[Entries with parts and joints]
----
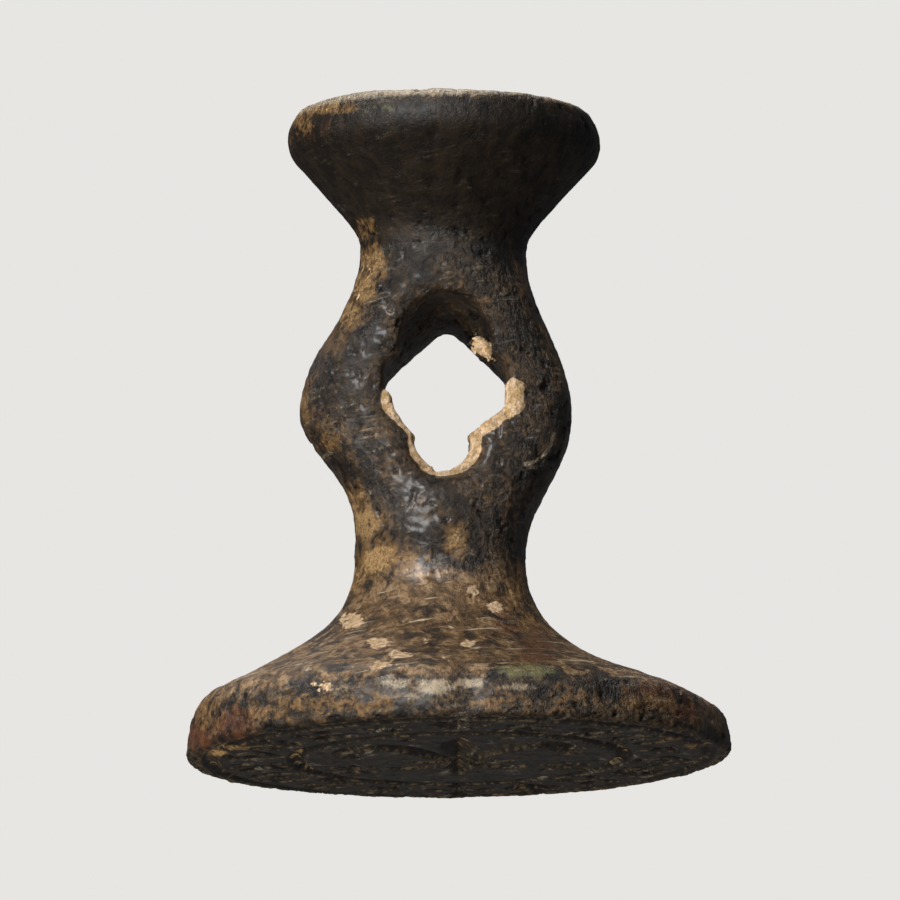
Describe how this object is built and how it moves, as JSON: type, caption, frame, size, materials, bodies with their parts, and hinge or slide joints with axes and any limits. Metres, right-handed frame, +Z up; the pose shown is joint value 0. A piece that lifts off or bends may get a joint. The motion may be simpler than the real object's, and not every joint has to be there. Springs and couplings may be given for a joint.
{
  "type": "double-ended seal matrix",
  "caption": "Double-ended seal matrix of cast copper alloy: a broad round die on a flared foot, a pierced bow to hold, and a small round die on top.",
  "frame": {"origin": "centre of the large engraved face, in its plane", "axes": "+Z up out of the back of the large die, along the stem, which leans 1.45 degrees towards +X; the hole in the bow runs along Y"},
  "size_m": [0.028, 0.028, 0.0336],
  "materials": {
    "die_bronze": "dark grey-brown patina with orange-brown soil, scratched and worn on the flared back",
    "handle_bronze": "dark brown patina with golden soil and pale crust inside the hole",
    "counter_bronze": "smooth dark grey-brown patina, worn brighter along the rim"
  },
  "bodies": {
    "root": {"seal_die": "die_bronze", "pierced_handle": "handle_bronze", "counterseal_die": "counter_bronze"}
  },
  "joints": []
}
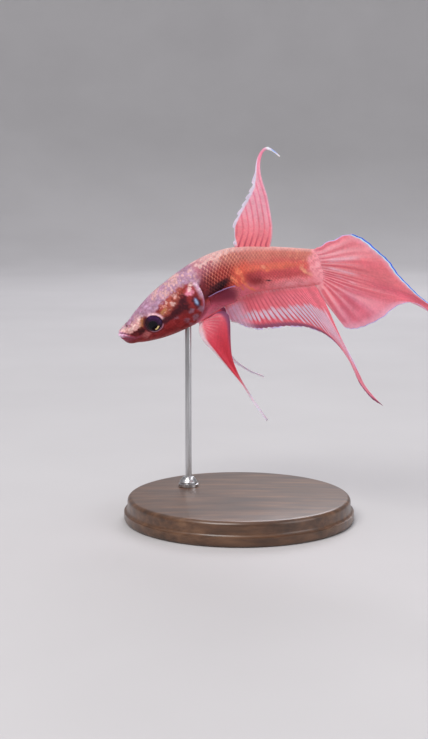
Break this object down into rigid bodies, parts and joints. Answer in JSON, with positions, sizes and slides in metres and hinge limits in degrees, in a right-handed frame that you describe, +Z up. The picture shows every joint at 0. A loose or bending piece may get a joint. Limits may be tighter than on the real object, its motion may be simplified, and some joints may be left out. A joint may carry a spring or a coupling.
{
  "type": "betta fish",
  "caption": "Life-size betta swimming head down with flowing fins, held by a slim rod on a round wooden display base.",
  "frame": {"origin": "middle of the bounding box, at the underside of the stand's base", "axes": "+Z up, the head points to -X, the fish's left side faces -Y"},
  "size_m": [0.0788, 0.054, 0.0865],
  "materials": {
    "skin_head": "moist skin, mauve and crimson with cream flecks and a dark band through the eye",
    "skin_body": "moist scaled skin, gold-tan back and orange-brown flank with dark red scale centres",
    "gill_cover": "glossy dark red with pale blue spots",
    "eye": "wet black pupil in a dark purple iris with a gold crescent",
    "fin": "thin coral-red membrane with darker rays and pale edges",
    "clear_fin": "thin smoky translucent membrane with fine rays",
    "stand_wood": "satin dark walnut",
    "stand_metal": "fine brushed steel"
  },
  "bodies": {
    "root": {"head": "skin_head", "lower_jaw": "skin_head", "trunk": "skin_body", "tail_stalk": "skin_body", "gill_cover_left": "gill_cover", "gill_cover_right": "gill_cover", "eye_left": "eye", "eye_right": "eye", "dorsal_fin": "fin", "anal_fin": "fin", "tail_fin": "fin", "pelvic_fin_left": "fin", "pelvic_fin_right": "fin", "pectoral_fin_left": "clear_fin", "pectoral_fin_right": "clear_fin", "stand_base": "stand_wood", "stand_rod": "stand_metal", "stand_collar": "stand_metal"}
  },
  "joints": []
}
----
Problem description — Read the data above. Pull out each line in which the string "degrees" appears.

Full response —
  "frame": {"origin": "centre of the large engraved face, in its plane", "axes": "+Z up out of the back of the large die, along the stem, which leans 1.45 degrees towards +X; the hole in the bow runs along Y"},
Break this object down into rigid bodies, parts and joints. Answer in JSON, with positions, sizes and slides in metres and hinge limits in degrees, in a right-handed frame that you describe, +Z up. The picture shows every joint at 0. A loose or bending piece may get a joint. Limits may be tighter than on the real object, its motion may be simplified, and some joints may be left out. A joint may carry a spring or a coupling.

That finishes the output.